Le parole non pesano molto, ma io rinuncio a lanciarle dove non possono arrivare e quindi neanche le preparo. Preferisco dilettarmi in cucina benché si tratti di un piacere coniugato al dovere, difatti se non mi prodigassi ai fornelli avrei la strada spianata verso l’inedia. Sono un pessimo cuoco e non mi definisco tale per modestia, lo sono davvero, perciò realizzo pietanze semplici che tuttavia mi piacciono e mi soddisfano. Di norma consumo i miei pasti improbabili di fronte al monitor che sto guardando in questo preciso istante e non ricordo una sola volta in cui io gli abbia offerto un boccone. Entità diverse hanno bisogni differenti e talora non possono comunicare tra loro. Un essere senziente come si può rapportare a un oggetto inanimato? Tutt’al più, a mo’ di piccolo demiurgo, il primo può investire d’importanza il secondo e riceverne indietro qualcosa, come se spedisse una lettera a se stesso e si compiacesse nel leggerla.
Non mi domando se io abbia un ruolo nel grande schema delle cose e non faccio nulla per candidarmici: vivo come sono abituato a fare e m’intrattengo in me, con tutto ciò di cui dispongo al mio interno. La psicologia spicciola non va bene neanche per contentare i questuanti all’esterno dei supermercati, perciò tengo in considerazione conio d’altra fattura e non lo uso come valuta di scambio giacché il baratto solipsistico ha il retrogusto dell’ossimoro.
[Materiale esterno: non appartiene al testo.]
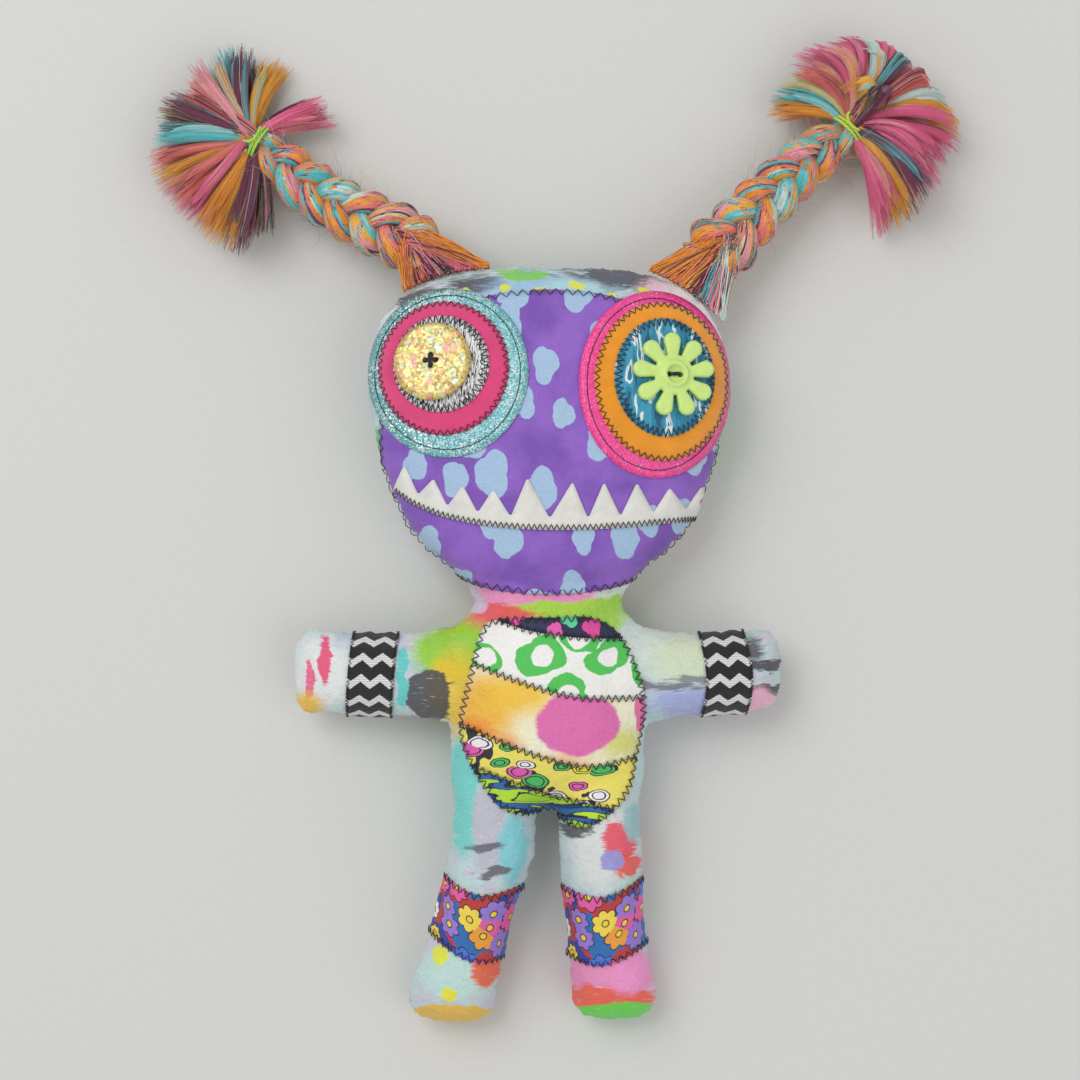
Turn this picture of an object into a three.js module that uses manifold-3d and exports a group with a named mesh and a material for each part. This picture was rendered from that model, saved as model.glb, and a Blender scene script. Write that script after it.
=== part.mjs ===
// A stuffed monster doll, lying on its back: a flat-cut rag body with big appliqued eyes, felt teeth,
// a patchwork tummy, ribbon cuffs and two plaits of wool roving that end in tassels.
// Millimetres. +X is the right of the doll as it is looked down on, +Y runs to its crown, +Z is up
// out of its face. The origin is on the surface that it lies on, under the middle of the tummy.
import * as THREE from "three";
import { mergeVertices } from "three/addons/utils/BufferGeometryUtils.js";
import Module from "manifold-3d";

// ---- Driving sizes: the cloth and the filling
const CLOTH = 0.9; // the printed cotton with its iron-on stiffener
const FELT = 1.1; // the tooth strip
const PATCH = 0.6; // every other appliqued layer
const GAP = 0.3; // between two pieces that touch
const SEAM_HEIGHT = 22.5; // of the side seam above the surface
const FLATTENED = 0.5; // how deep the back is pressed flat where it rests

// ---- Driving sizes: the head
const NECK_Y = 49.5; // where the neck bends
const NECK_HALF = 33.5;
const NECK_DEPTH = 15; // half thickness of the neck
const HEAD_HALF = 77;
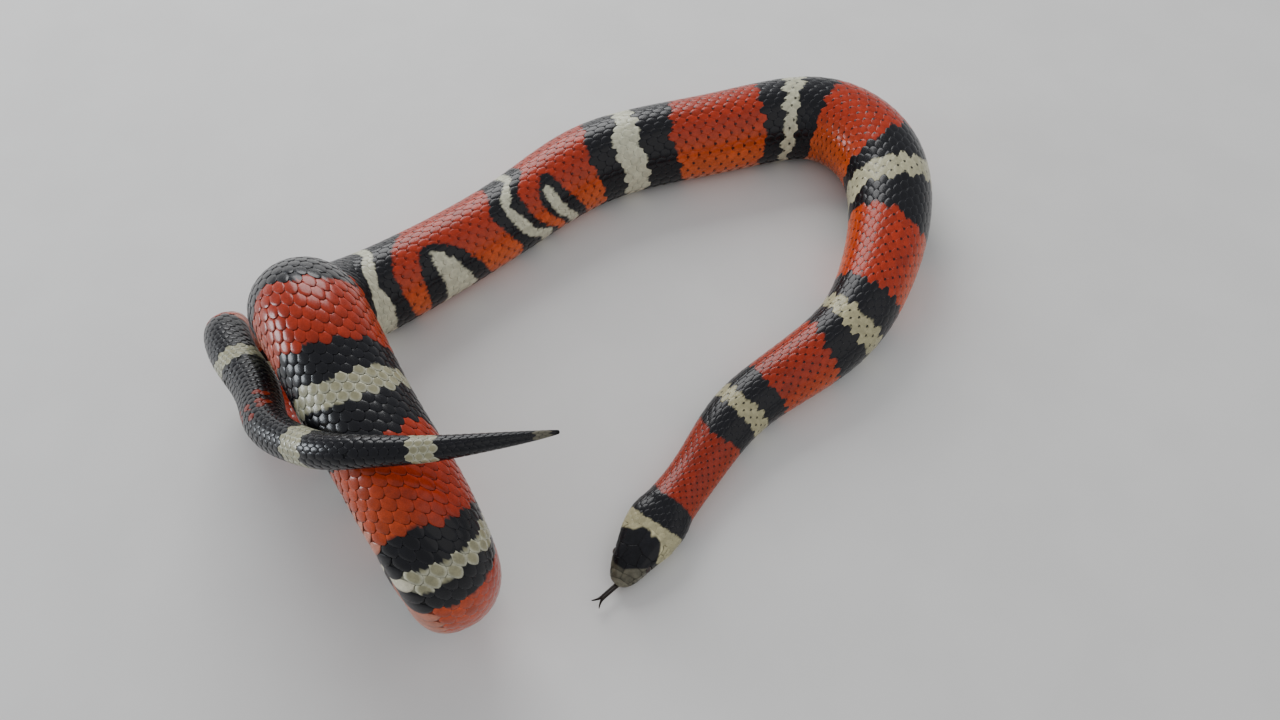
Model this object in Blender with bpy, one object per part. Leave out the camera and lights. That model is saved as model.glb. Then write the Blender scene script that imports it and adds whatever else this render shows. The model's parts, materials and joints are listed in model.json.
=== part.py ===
"""A life-size milk snake, still, resting on the floor.

The animal is one soft tube along a course.  The head comes first, the neck and the wide bend run
back along the floor, the body then climbs over itself in one high turn, folds under, and the tail
turns back over that high turn.  Lengths in the tables are millimetres, +Z is up and the floor is z = 0.
"""
import math

import bmesh
import bpy
import numpy as np

MM = 0.001
GAP = 0.3               # clearance between neighbouring solids
SINK = 0.3              # how far the round belly is pressed flat where it rests
SMOOTHING = 3.0         # spread of the smoothing along the course
SAMPLE = 0.5            # spacing of the worked-out course

# The course from snout to tail tip: x, y, lift of the belly off the floor, half width of the body.
COURSE = (
    # head
    (6.9, -71.8, 1.0, 3.2), (9.1, -67.4, 0.6, 5.0), (12.0, -63.0, 0.2, 6.4), (15.6, -57.6, 0.0, 7.2),
    # neck
    (19.2, -52.2, 0.0, 6.6), (25.1, -43.8, 0.0, 6.3), (31.2, -34.3, 0.0, 6.9), (37.4, -26.0, 0.0, 7.6),
    (45.1, -19.2, 0.0, 8.0), (56.7, -10.7, 0.0, 8.7),
    # wide bend
    (69.3, 1.2, 0.0, 9.4), (78.4, 18.3, 0.0, 10.5), (83.7, 35.3, 0.0, 11.6), (85.5, 51.5, 0.0, 12.4),
    (82.3, 65.9, 0.0, 12.8), (73.8, 75.9, 0.0, 12.8), (61.5, 79.2, 0.0, 12.5),
    # long run behind
    (36.7, 72.9, 0.0, 12.2), (15.1, 66.8, 0.0, 12.1), (-4.5, 57.9, 0.0, 12.0), (-22.5, 42.2, 0.0, 11.0),
    (-39.8, 26.6, 0.0, 11.0), (-54.3, 14.9, 0.0, 11.4),
    # climb
    (-63.8, 7.2, 0.8, 11.8), (-69.5, -1.1, 5.6, 12.1), (-70.4, -10.1, 15.0, 12.3),
    (-67.4, -17.5, 26.5, 12.4), (-62.8, -24.6, 34.6, 12.4),
    # high turn
    (-57.4, -32.9, 36.8, 12.2), (-51.2, -43.5, 35.0, 11.9), (-42.8, -56.6, 33.7, 11.5),
    # fold under
    (-35.8, -66.8, 32.4, 11.4), (-30.4, -75.4, 27.4, 11.4), (-28.4, -78.8, 17.3, 11.4),
    (-30.4, -75.4, 6.4, 11.4), (-36.2, -66.1, 0.7, 11.2),
    # run beneath
    (-44.5, -52.6, 0.0, 10.7), (-55.0, -39.6, 0.0, 9.6), (-67.0, -30.1, 0.0, 8.5), (-79.0, -23.1, 0.2, 7.3),
    # tail turns back
    (-87.3, -16.9, 2.0, 6.7), (-91.4, -11.3, 10.0, 6.1), (-90.6, -14.2, 18.8, 5.7),
    # tail
    (-85.6, -23.8, 23.6, 5.4), (-77.4, -34.6, 29.1, 5.1), (-71.6, -43.8, 34.1, 4.8),
    (-65.9, -53.9, 40.6, 4.4), (-56.6, -61.7, 47.2, 4.0), (-47.6, -66.9, 53.8, 3.6),
    (-37.1, -68.5, 57.3, 3.05), (-28.6, -68.2, 57.9, 2.6), (-18.5, -66.4, 57.8, 1.9),
    (-7.3, -63.7, 57.2, 0.9), (-3.2, -62.6, 57.2, 0.35),
)
MIDDLE = (0.3, 0.6)     # the middle of the footprint in the course's own x and y, which becomes the origin

# Where the back points, at stations along the course (mm from the snout).
BACK = (
    (0.0, (0.0, 0.0, 1.0)), (390.0, (0.0, 0.0, 1.0)), (432.0, (0.35, 0.20, 0.90)),
    (465.0, (0.86, 0.50, 0.10)), (496.0, (0.45, 0.30, 0.85)), (525.0, (0.0, 0.0, 1.0)),
    (552.0, (0.0, 0.0, 1.0)), (576.0, (-0.80, -0.55, 0.25)), (602.0, (-0.45, -0.30, 0.85)),
    (650.0, (-0.25, -0.20, 0.95)), (680.0, (0.0, 0.0, 1.0)), (712.0, (0.0, 0.0, 1.0)),
)

# How tall the body is for its width: the neck is flatter than the trunk.
HEIGHT_STATIONS = (0.0, 24.0, 50.0, 105.0, 560.0, 600.0)
BACK_HEIGHT = (0.76, 0.76, 0.84, 0.98, 0.98, 1.0)
BELLY_DEPTH = (0.76, 0.76, 0.82, 0.92, 0.92, 0.96)
BACK_POWER = 2.0
BELLY_POWER = 2.5

# Cuts between the lengths of the body, as stations along the course.
HEAD_END = 22.0
CUTS = (
    ("neck_01", 54.0), ("neck_02", 88.0), ("body_01", 126.0), ("body_02", 160.0), ("body_03", 193.0),
    ("body_04", 238.0), ("body_05", 284.0), ("body_06", 330.0), ("body_07", 362.0), ("body_08", 398.0),
    ("body_09", 438.0), ("body_10", 466.0), ("body_11", 494.0), ("body_12", 526.0), ("body_13", 556.0),
    ("tail_01", 577.0), ("tail_02", 600.0), ("tail_03", 636.0), ("tail_04", 672.0), ("tail_tip", None),
)
BODY_STEP = 4.8         # ring spacing along the body
TAIL_STEP = 3.4         # ring spacing along the tail
BODY_SIDES = 20
TAIL_SIDES = 14

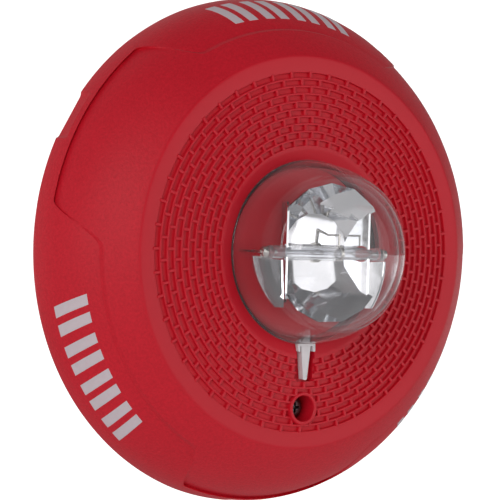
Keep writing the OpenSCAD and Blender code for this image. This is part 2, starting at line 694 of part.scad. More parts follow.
module spring_rivet() {
    color([0.75, 0.75, 0.76]) on_wall() translate([-18.5, spring_y, 0]) {
        disc(1, 1, spring_z + spring_t + 0.25);
        disc(1.8, spring_z + spring_t + 0.25, spring_z + spring_t + 0.9);
    }
}

mounting_plate();
screw_insert();
terminal_block();
terminal_contacts();
terminal_clamp_1();
terminal_clamp_2();
terminal_clamp_3();
terminal_clamp_4();
terminal_screw_1();
terminal_screw_2();
terminal_screw_3();
terminal_screw_4();
shorting_spring();
spring_rivet();
front_housing();
rear_cover();
rear_cover_screws();
hinge_pin();
lens();
lens_gasket();
reflector();
flash_tube();
tube_end_caps();
trigger_band();
circuit_board();
circuit_board_screws();
storage_capacitor();
inductor_core();
inductor_winding();
trigger_coil();
microcontroller();
rectifier_diodes();
chip_resistors();
contact_blades();
sounder_cup();
piezo_disc();
piezo_ceramic();
piezo_clamp_ring();
piezo_leads();
candela_switch();
candela_slider();
tone_switch();
tone_rotor();
screw_retainer();
screw_washer();
captive_screw();
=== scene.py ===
"""Looks of the round wall-mounted horn strobe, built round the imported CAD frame.

Pieces are drawn in millimetres with x to the right, y up and z out of the wall, and wall() stands them up in
the row frame, in metres: (x, y, z) goes to (x, -z, y).
"""

import json
import math

import bmesh
import bpy
import numpy as np
from mathutils import Matrix, Vector


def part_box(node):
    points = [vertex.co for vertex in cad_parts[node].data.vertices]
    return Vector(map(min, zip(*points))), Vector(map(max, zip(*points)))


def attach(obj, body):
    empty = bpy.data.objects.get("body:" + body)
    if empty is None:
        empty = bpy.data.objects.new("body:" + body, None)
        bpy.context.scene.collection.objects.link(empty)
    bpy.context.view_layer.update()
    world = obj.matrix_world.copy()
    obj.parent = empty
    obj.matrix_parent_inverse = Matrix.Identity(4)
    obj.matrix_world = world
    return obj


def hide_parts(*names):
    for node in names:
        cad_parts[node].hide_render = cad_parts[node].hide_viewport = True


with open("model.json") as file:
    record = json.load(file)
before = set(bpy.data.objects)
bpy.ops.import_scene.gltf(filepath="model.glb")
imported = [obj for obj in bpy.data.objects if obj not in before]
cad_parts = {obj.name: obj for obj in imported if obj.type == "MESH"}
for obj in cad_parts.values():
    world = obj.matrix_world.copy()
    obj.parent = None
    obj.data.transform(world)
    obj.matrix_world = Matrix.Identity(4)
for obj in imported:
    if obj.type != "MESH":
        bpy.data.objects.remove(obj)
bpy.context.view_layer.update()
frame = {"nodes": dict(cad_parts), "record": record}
NODES = frame["nodes"]
BODY_OF = {node: body for body, members in frame["record"]["behaviour"]["bodies"].items() for node in members}
SLOT_OF = {entry["node"]: entry["material_slot"] for entry in frame["record"]["subparts"]}

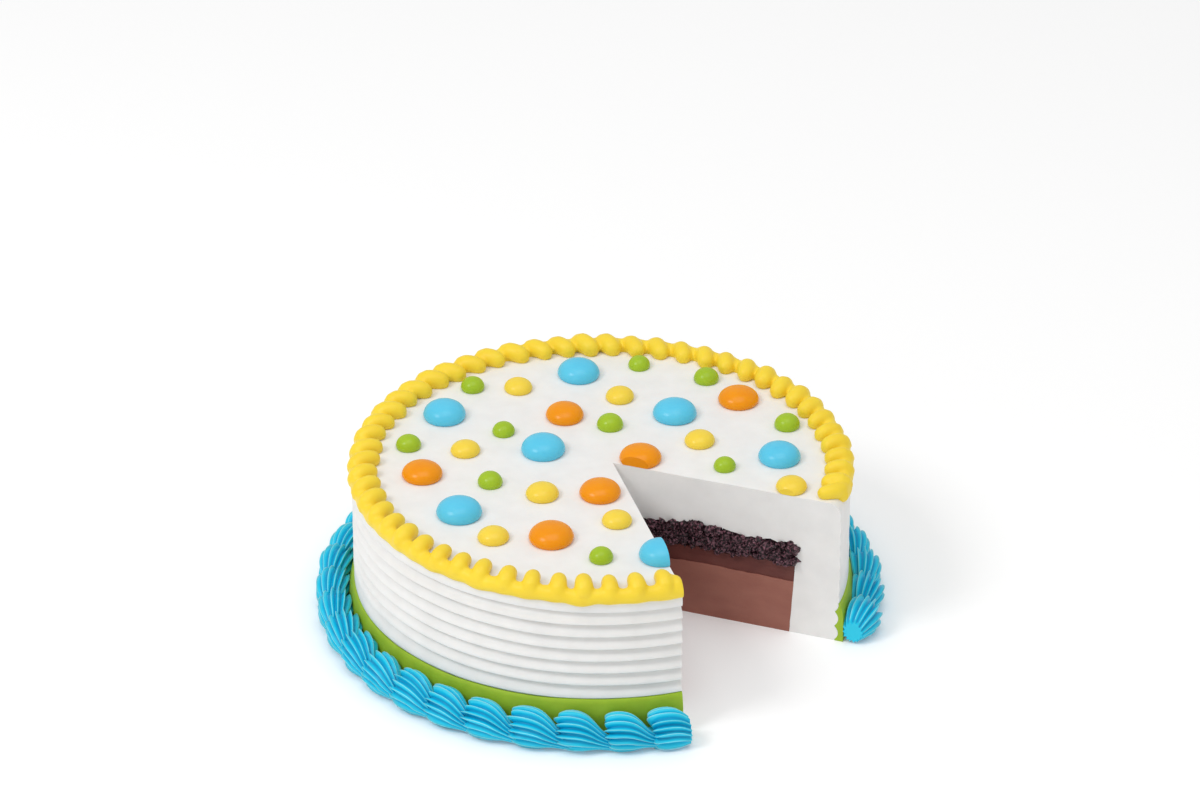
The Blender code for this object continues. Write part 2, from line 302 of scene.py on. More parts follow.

V’era un tempo in cui altri tempi furono possibili e di sicuro anche l’attuale, questo cosiddetto presente, ha in sé prodromi del genere di cui non mi avvedo. In meno d’un quarto d’ora ho preparato l’impasto per una pizza veloce, l’ho stesa con il mattarello e poi l’ho cotta in padella: alla fine vi ho aggiunto un tomino e non un tomo; l’odore è buono, il sapore è per me accettabile e soprattutto si lascia mangiare, come in una rara comunanza d’intenti.